Dataset excerpt —
--- BEGIN ---

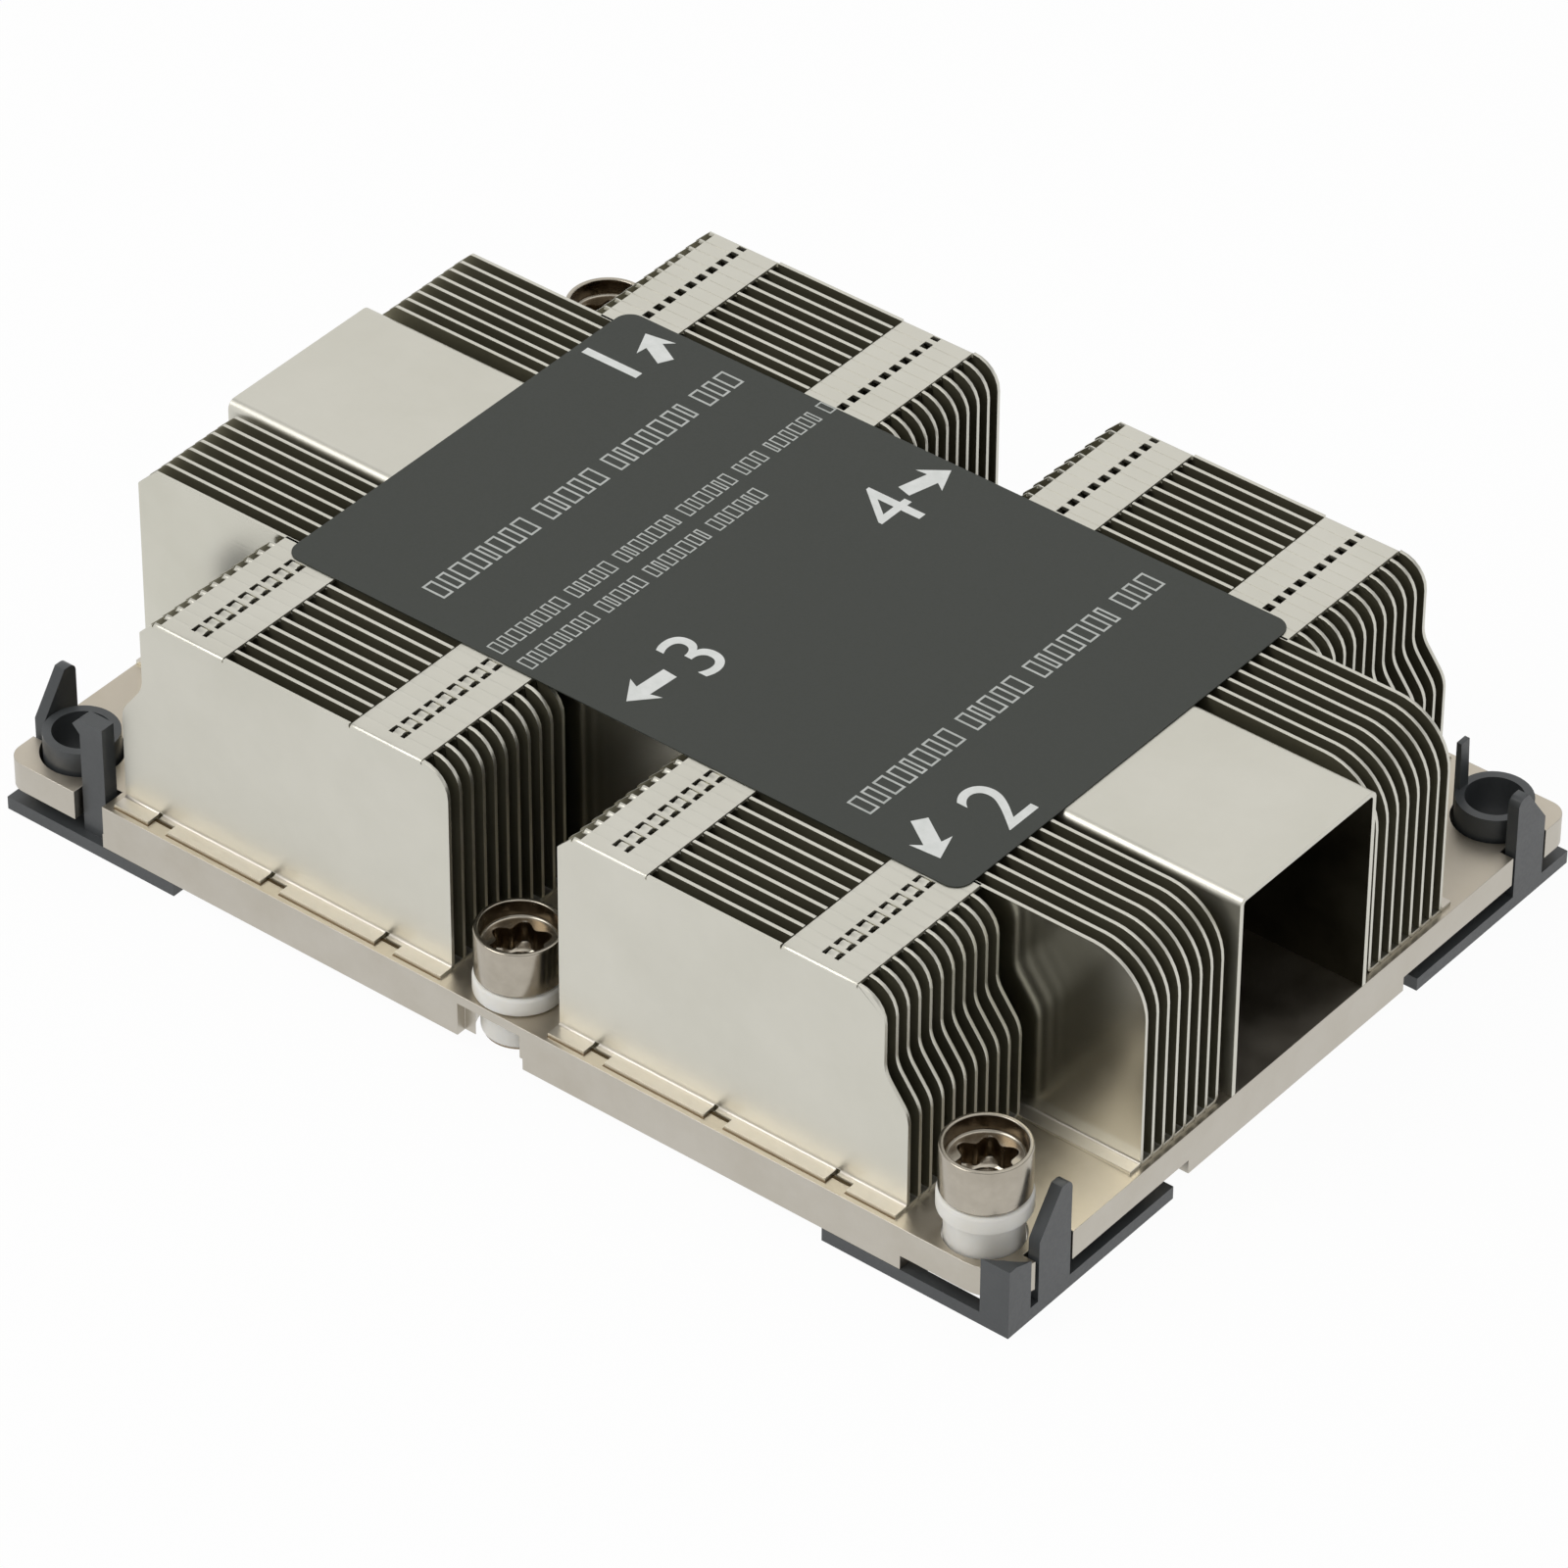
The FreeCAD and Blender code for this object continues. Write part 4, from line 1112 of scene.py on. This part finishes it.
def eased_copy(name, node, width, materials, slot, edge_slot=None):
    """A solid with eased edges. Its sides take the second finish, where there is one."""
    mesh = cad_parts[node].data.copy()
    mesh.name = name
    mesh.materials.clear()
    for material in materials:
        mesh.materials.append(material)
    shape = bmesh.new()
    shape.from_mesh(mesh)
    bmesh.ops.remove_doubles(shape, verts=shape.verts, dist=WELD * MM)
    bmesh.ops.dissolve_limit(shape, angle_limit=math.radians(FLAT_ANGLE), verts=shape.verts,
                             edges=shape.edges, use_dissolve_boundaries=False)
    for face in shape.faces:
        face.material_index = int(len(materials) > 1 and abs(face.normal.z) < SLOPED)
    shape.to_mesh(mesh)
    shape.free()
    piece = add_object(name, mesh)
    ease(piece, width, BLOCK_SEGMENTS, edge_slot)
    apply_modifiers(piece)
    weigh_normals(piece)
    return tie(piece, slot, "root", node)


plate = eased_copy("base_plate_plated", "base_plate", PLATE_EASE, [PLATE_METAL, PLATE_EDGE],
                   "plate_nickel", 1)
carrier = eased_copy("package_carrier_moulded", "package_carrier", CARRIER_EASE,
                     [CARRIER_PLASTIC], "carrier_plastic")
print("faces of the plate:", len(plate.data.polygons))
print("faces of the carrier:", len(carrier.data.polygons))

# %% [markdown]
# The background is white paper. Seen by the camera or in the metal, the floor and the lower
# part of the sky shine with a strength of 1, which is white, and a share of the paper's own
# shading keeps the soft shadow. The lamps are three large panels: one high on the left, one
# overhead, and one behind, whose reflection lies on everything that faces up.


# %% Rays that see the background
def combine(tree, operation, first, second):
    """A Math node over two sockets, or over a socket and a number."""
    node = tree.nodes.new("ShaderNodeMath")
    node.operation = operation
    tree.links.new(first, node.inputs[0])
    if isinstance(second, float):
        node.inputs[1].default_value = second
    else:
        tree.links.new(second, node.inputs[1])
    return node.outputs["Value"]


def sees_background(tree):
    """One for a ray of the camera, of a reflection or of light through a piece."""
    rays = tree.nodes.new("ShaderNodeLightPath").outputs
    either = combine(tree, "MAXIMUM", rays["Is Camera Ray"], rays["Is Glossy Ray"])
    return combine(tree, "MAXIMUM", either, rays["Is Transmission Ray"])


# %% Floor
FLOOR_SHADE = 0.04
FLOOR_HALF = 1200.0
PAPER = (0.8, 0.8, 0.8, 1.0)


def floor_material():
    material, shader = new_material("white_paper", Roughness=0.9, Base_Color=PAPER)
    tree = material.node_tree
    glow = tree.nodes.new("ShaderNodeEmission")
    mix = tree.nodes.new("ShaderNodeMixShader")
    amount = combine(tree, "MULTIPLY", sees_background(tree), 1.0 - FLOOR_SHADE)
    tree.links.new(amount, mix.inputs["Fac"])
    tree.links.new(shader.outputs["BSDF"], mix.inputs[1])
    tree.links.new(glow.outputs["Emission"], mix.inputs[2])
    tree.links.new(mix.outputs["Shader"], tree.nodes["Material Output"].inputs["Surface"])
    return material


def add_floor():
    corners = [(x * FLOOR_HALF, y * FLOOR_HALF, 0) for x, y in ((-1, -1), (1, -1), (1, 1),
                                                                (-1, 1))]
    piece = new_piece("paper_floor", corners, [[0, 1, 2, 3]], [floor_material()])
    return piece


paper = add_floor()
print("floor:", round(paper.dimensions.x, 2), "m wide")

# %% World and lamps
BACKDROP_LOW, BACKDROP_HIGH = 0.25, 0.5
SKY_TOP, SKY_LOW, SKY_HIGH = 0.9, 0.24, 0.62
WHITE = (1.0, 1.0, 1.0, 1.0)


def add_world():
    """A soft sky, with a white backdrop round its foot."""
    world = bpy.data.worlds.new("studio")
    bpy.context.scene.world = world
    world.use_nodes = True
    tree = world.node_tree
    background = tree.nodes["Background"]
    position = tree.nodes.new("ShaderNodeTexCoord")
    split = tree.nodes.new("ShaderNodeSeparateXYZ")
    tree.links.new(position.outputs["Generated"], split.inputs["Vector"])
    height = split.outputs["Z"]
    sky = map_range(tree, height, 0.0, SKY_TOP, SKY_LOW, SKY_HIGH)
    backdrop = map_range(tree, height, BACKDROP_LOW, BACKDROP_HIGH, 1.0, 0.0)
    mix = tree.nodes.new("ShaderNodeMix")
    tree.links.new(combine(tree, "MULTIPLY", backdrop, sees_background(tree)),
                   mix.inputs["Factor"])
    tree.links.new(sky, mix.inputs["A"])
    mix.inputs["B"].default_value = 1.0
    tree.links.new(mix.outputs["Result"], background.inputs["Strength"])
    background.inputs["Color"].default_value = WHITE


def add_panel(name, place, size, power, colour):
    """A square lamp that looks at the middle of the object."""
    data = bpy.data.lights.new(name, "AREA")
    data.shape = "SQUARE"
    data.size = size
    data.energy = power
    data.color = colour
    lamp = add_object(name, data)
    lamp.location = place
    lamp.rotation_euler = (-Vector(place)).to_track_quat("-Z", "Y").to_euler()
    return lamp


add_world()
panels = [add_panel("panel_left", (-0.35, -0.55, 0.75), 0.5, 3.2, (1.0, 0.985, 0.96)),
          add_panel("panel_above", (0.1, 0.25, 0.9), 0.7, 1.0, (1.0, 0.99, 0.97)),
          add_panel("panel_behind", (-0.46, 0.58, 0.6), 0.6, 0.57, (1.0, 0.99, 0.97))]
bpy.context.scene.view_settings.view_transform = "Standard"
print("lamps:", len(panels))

--- END ---

The exercise — All of the material above needs to be copied exactly.

Task response —
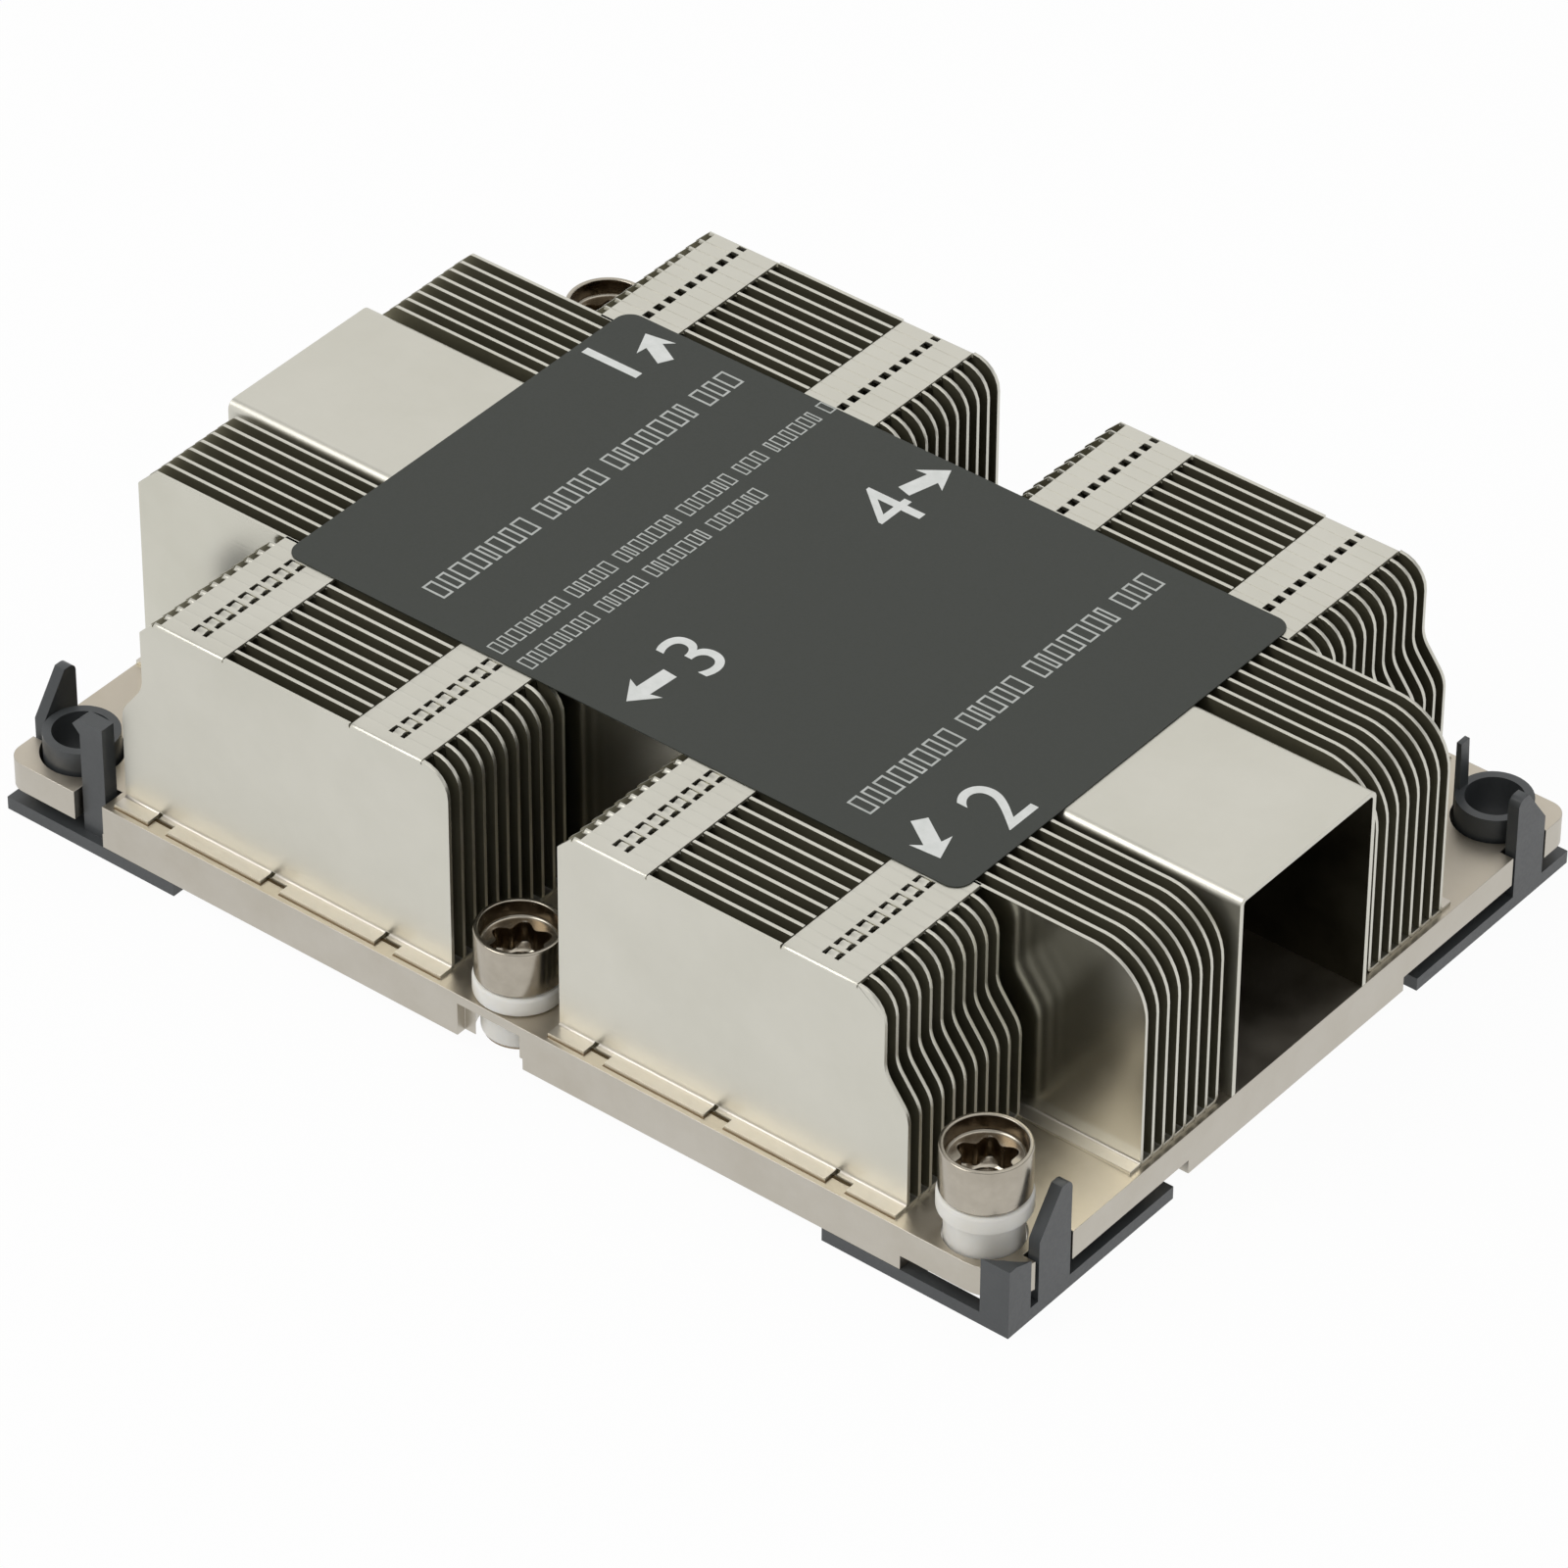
The FreeCAD and Blender code for this object continues. Write part 4, from line 1112 of scene.py on. This part finishes it.
def eased_copy(name, node, width, materials, slot, edge_slot=None):
    """A solid with eased edges. Its sides take the second finish, where there is one."""
    mesh = cad_parts[node].data.copy()
    mesh.name = name
    mesh.materials.clear()
    for material in materials:
        mesh.materials.append(material)
    shape = bmesh.new()
    shape.from_mesh(mesh)
    bmesh.ops.remove_doubles(shape, verts=shape.verts, dist=WELD * MM)
    bmesh.ops.dissolve_limit(shape, angle_limit=math.radians(FLAT_ANGLE), verts=shape.verts,
                             edges=shape.edges, use_dissolve_boundaries=False)
    for face in shape.faces:
        face.material_index = int(len(materials) > 1 and abs(face.normal.z) < SLOPED)
    shape.to_mesh(mesh)
    shape.free()
    piece = add_object(name, mesh)
    ease(piece, width, BLOCK_SEGMENTS, edge_slot)
    apply_modifiers(piece)
    weigh_normals(piece)
    return tie(piece, slot, "root", node)


plate = eased_copy("base_plate_plated", "base_plate", PLATE_EASE, [PLATE_METAL, PLATE_EDGE],
                   "plate_nickel", 1)
carrier = eased_copy("package_carrier_moulded", "package_carrier", CARRIER_EASE,
                     [CARRIER_PLASTIC], "carrier_plastic")
print("faces of the plate:", len(plate.data.polygons))
print("faces of the carrier:", len(carrier.data.polygons))

# %% [markdown]
# The background is white paper. Seen by the camera or in the metal, the floor and the lower
# part of the sky shine with a strength of 1, which is white, and a share of the paper's own
# shading keeps the soft shadow. The lamps are three large panels: one high on the left, one
# overhead, and one behind, whose reflection lies on everything that faces up.


# %% Rays that see the background
def combine(tree, operation, first, second):
    """A Math node over two sockets, or over a socket and a number."""
    node = tree.nodes.new("ShaderNodeMath")
    node.operation = operation
    tree.links.new(first, node.inputs[0])
    if isinstance(second, float):
        node.inputs[1].default_value = second
    else:
        tree.links.new(second, node.inputs[1])
    return node.outputs["Value"]


def sees_background(tree):
    """One for a ray of the camera, of a reflection or of light through a piece."""
    rays = tree.nodes.new("ShaderNodeLightPath").outputs
    either = combine(tree, "MAXIMUM", rays["Is Camera Ray"], rays["Is Glossy Ray"])
    return combine(tree, "MAXIMUM", either, rays["Is Transmission Ray"])


# %% Floor
FLOOR_SHADE = 0.04
FLOOR_HALF = 1200.0
PAPER = (0.8, 0.8, 0.8, 1.0)


def floor_material():
    material, shader = new_material("white_paper", Roughness=0.9, Base_Color=PAPER)
    tree = material.node_tree
    glow = tree.nodes.new("ShaderNodeEmission")
    mix = tree.nodes.new("ShaderNodeMixShader")
    amount = combine(tree, "MULTIPLY", sees_background(tree), 1.0 - FLOOR_SHADE)
    tree.links.new(amount, mix.inputs["Fac"])
    tree.links.new(shader.outputs["BSDF"], mix.inputs[1])
    tree.links.new(glow.outputs["Emission"], mix.inputs[2])
    tree.links.new(mix.outputs["Shader"], tree.nodes["Material Output"].inputs["Surface"])
    return material


def add_floor():
    corners = [(x * FLOOR_HALF, y * FLOOR_HALF, 0) for x, y in ((-1, -1), (1, -1), (1, 1),
                                                                (-1, 1))]
    piece = new_piece("paper_floor", corners, [[0, 1, 2, 3]], [floor_material()])
    return piece


paper = add_floor()
print("floor:", round(paper.dimensions.x, 2), "m wide")

# %% World and lamps
BACKDROP_LOW, BACKDROP_HIGH = 0.25, 0.5
SKY_TOP, SKY_LOW, SKY_HIGH = 0.9, 0.24, 0.62
WHITE = (1.0, 1.0, 1.0, 1.0)


def add_world():
    """A soft sky, with a white backdrop round its foot."""
    world = bpy.data.worlds.new("studio")
    bpy.context.scene.world = world
    world.use_nodes = True
    tree = world.node_tree
    background = tree.nodes["Background"]
    position = tree.nodes.new("ShaderNodeTexCoord")
    split = tree.nodes.new("ShaderNodeSeparateXYZ")
    tree.links.new(position.outputs["Generated"], split.inputs["Vector"])
    height = split.outputs["Z"]
    sky = map_range(tree, height, 0.0, SKY_TOP, SKY_LOW, SKY_HIGH)
    backdrop = map_range(tree, height, BACKDROP_LOW, BACKDROP_HIGH, 1.0, 0.0)
    mix = tree.nodes.new("ShaderNodeMix")
    tree.links.new(combine(tree, "MULTIPLY", backdrop, sees_background(tree)),
                   mix.inputs["Factor"])
    tree.links.new(sky, mix.inputs["A"])
    mix.inputs["B"].default_value = 1.0
    tree.links.new(mix.outputs["Result"], background.inputs["Strength"])
    background.inputs["Color"].default_value = WHITE


def add_panel(name, place, size, power, colour):
    """A square lamp that looks at the middle of the object."""
    data = bpy.data.lights.new(name, "AREA")
    data.shape = "SQUARE"
    data.size = size
    data.energy = power
    data.color = colour
    lamp = add_object(name, data)
    lamp.location = place
    lamp.rotation_euler = (-Vector(place)).to_track_quat("-Z", "Y").to_euler()
    return lamp


add_world()
panels = [add_panel("panel_left", (-0.35, -0.55, 0.75), 0.5, 3.2, (1.0, 0.985, 0.96)),
          add_panel("panel_above", (0.1, 0.25, 0.9), 0.7, 1.0, (1.0, 0.99, 0.97)),
          add_panel("panel_behind", (-0.46, 0.58, 0.6), 0.6, 0.57, (1.0, 0.99, 0.97))]
bpy.context.scene.view_settings.view_transform = "Standard"
print("lamps:", len(panels))